In 2024, a $418 million settlement reshaped how buyer agents are compensated and required written buyer-broker agreements before touring homes. Many expected fees to fall. Instead, early data show little change, with average buyer-agent fees roughly steady around 2.43% in 2025.
What the WSJ reports
Many buyers are not negotiating or do not realize they can, so typical fee norms are persisting.
A slow housing market means sellers still offer to cover buyer-agent compensation to attract offers, which keeps customary rates in place.
Industry habits are sticky. Some agents continue to reinforce traditional ranges even as rules change.
A small uptick in buyers skipping agents may be emerging, yet it is too early to show broad fee declines.
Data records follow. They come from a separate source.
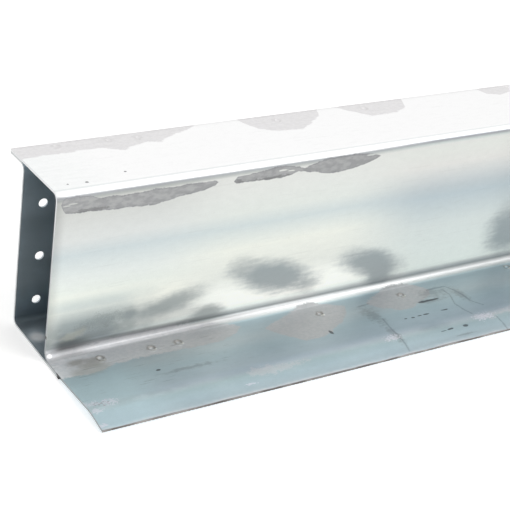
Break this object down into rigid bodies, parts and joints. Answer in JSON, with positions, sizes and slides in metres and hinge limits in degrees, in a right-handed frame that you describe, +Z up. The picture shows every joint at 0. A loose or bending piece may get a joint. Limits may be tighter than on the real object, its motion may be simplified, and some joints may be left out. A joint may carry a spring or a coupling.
{
  "type": "steel lintel",
  "caption": "Galvanised steel box lintel with a rear lip and a wide front flange, pressed from two spot-welded sheets, with open ends.",
  "frame": {"origin": "middle of the footprint, on the floor plane under the base plate", "axes": "+X along the lintel, +Y from the front flange towards the rear lip, +Z up"},
  "size_m": [1.2, 0.192, 0.1538],
  "materials": {
    "galvanised_front": "galvanised sheet, satin, with grey zinc touch-up patches",
    "galvanised_back": "galvanised sheet, satin"
  },
  "bodies": {
    "root": {"front_plate": "galvanised_front", "back_plate": "galvanised_back"}
  },
  "joints": []
}
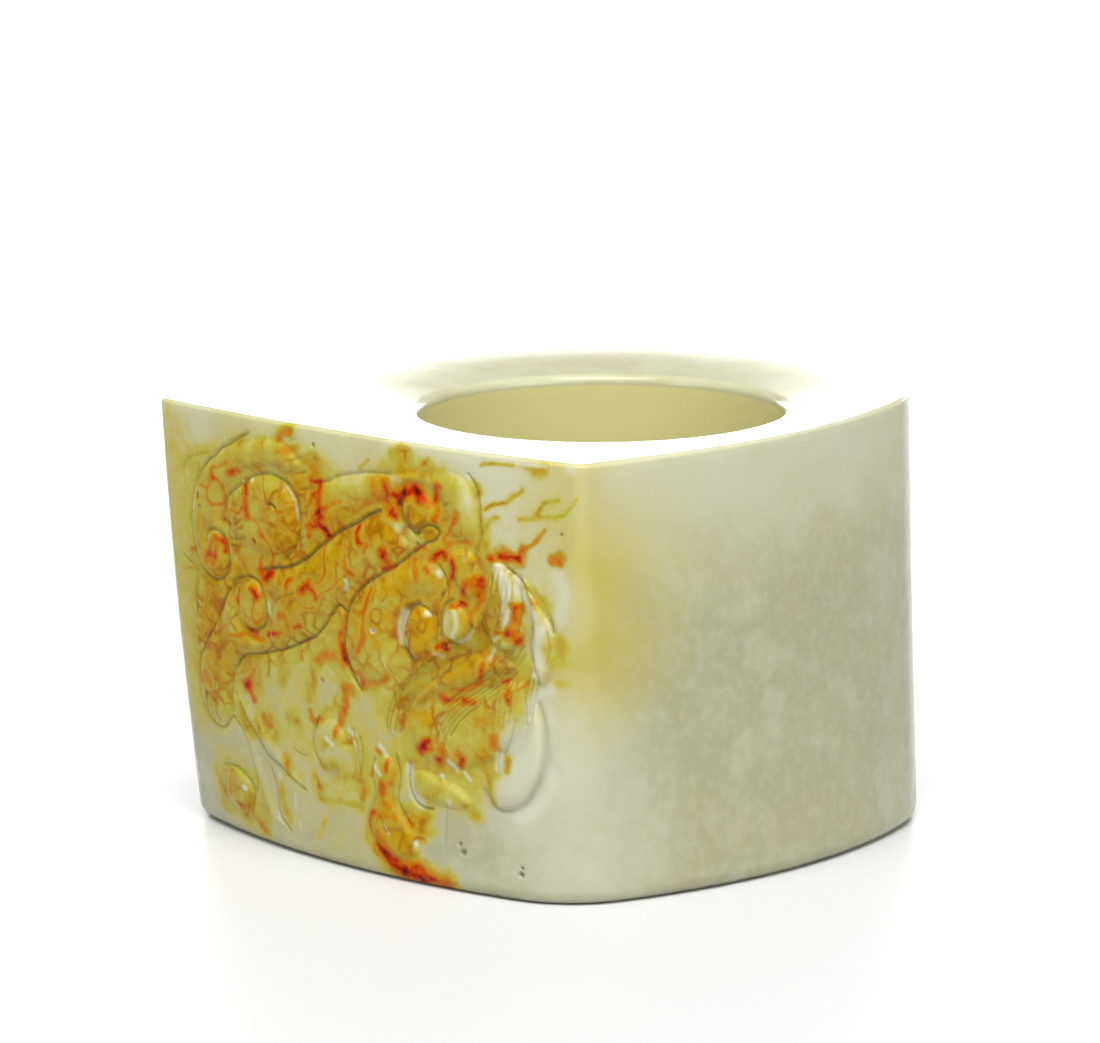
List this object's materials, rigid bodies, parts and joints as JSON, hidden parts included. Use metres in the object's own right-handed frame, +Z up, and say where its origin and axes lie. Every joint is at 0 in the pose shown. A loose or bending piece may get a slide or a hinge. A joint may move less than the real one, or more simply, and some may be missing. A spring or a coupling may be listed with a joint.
{
  "type": "archer's thumb ring",
  "caption": "Squarish stone thumb ring with a round finger hole, dipped mouth and one broad flat face carved in low relief with a coiled dragon.",
  "frame": {"origin": "on the axis of the finger hole, at the flat foot", "axes": "+Z up along the finger hole, -Y towards the carved face, +X towards the face's sharp arris"},
  "size_m": [0.0362, 0.0357, 0.0248],
  "materials": {
    "stone": "polished pale green nephrite, slightly translucent, with a russet skin on the carved face"
  },
  "bodies": {
    "root": {"thumb_ring": "stone"}
  },
  "joints": []
}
Written buyer-broker agreements are now standard before showings, increasing transparency but not automatically lowering costs.
What this means for Triangle buyers and sellers
Buyers: Ask early how your agent is paid, what services are included, and whether fees are negotiable. Compare models where it makes sense.
Sellers: Expect buyer-agent compensation to be discussed off the MLS. Decide case by case based on pricing, days on market, and demand for your property.
Everyone: The new framework is still settling. Market conditions and informed negotiations will drive outcomes more than headlines.
Note: Many of the rule changes took effect in mid-August 2024, so the market is still adapting.